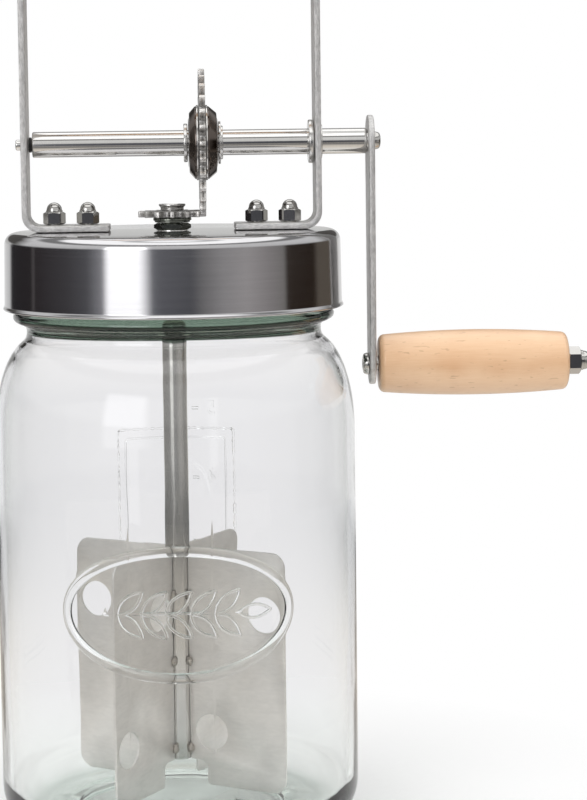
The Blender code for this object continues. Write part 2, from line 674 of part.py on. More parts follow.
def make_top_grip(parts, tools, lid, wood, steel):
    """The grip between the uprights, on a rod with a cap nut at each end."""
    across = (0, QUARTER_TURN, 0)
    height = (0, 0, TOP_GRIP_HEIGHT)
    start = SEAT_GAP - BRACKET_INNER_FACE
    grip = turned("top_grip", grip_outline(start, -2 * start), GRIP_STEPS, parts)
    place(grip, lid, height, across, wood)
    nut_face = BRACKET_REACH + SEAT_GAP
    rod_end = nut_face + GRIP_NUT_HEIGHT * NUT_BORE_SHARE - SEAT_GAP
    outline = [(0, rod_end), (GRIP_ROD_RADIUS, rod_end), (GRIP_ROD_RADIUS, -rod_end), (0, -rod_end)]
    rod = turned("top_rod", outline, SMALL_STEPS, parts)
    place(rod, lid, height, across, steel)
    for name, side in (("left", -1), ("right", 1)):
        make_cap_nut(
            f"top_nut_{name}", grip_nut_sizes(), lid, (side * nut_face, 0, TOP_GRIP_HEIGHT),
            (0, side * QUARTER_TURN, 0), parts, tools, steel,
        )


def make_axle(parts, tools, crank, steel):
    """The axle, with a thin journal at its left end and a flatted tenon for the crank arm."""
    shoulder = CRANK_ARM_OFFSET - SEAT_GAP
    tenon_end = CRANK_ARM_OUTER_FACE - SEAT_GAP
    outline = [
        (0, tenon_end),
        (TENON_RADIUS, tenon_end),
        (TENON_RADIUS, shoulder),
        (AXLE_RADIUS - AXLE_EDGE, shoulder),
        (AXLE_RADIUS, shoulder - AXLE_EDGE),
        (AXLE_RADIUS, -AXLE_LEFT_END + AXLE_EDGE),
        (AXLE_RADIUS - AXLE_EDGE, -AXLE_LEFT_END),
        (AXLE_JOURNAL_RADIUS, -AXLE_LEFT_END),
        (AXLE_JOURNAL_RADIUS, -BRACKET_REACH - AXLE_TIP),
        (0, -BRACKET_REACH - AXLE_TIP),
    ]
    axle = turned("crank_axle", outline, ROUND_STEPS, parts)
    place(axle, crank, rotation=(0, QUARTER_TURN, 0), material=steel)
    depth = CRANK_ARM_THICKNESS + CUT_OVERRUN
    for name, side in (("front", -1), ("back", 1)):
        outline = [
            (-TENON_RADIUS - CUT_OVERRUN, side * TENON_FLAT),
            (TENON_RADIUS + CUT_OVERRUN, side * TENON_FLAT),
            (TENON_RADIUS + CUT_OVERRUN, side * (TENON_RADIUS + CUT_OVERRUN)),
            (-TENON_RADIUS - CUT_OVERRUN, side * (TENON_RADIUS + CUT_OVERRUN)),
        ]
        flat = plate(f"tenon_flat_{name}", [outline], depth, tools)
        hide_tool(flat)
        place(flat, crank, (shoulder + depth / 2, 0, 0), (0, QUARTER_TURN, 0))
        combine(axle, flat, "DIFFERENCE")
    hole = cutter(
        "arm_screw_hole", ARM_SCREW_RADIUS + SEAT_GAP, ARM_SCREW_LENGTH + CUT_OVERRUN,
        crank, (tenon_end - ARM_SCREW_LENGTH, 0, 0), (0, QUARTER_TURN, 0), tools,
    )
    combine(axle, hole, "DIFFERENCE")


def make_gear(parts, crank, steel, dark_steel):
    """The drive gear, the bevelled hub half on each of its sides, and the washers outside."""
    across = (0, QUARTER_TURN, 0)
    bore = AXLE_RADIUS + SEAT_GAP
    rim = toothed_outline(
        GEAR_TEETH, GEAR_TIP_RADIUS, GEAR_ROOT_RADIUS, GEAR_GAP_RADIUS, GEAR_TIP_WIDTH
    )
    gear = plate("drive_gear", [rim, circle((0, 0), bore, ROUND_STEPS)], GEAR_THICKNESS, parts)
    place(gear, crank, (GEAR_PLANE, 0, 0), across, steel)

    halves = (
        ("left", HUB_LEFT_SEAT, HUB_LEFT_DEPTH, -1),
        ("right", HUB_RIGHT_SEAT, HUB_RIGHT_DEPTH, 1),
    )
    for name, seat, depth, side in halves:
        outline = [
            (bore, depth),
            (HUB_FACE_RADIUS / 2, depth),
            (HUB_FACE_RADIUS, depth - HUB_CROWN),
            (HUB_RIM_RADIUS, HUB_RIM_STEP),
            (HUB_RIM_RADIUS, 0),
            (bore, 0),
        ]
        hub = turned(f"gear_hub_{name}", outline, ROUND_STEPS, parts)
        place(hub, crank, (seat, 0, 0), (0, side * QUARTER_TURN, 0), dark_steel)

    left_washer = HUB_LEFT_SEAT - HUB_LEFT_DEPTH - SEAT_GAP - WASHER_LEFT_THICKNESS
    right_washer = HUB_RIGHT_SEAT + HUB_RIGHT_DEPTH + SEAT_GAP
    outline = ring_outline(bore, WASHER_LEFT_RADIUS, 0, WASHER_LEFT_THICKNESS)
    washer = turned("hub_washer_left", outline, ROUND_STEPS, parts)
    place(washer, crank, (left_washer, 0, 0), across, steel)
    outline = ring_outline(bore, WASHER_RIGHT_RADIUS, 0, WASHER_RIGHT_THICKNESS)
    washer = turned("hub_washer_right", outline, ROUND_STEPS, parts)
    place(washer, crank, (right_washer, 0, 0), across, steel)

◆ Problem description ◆
In the listing above, find the lines holding the word "parts" and copy them.

◆ Finished task ◆
The Blender code for this object continues. Write part 2, from line 674 of part.py on. More parts follow.
def make_top_grip(parts, tools, lid, wood, steel):
    grip = turned("top_grip", grip_outline(start, -2 * start), GRIP_STEPS, parts)
    rod = turned("top_rod", outline, SMALL_STEPS, parts)
            (0, side * QUARTER_TURN, 0), parts, tools, steel,
def make_axle(parts, tools, crank, steel):
    axle = turned("crank_axle", outline, ROUND_STEPS, parts)
def make_gear(parts, crank, steel, dark_steel):
    gear = plate("drive_gear", [rim, circle((0, 0), bore, ROUND_STEPS)], GEAR_THICKNESS, parts)
        hub = turned(f"gear_hub_{name}", outline, ROUND_STEPS, parts)
    washer = turned("hub_washer_left", outline, ROUND_STEPS, parts)
    washer = turned("hub_washer_right", outline, ROUND_STEPS, parts)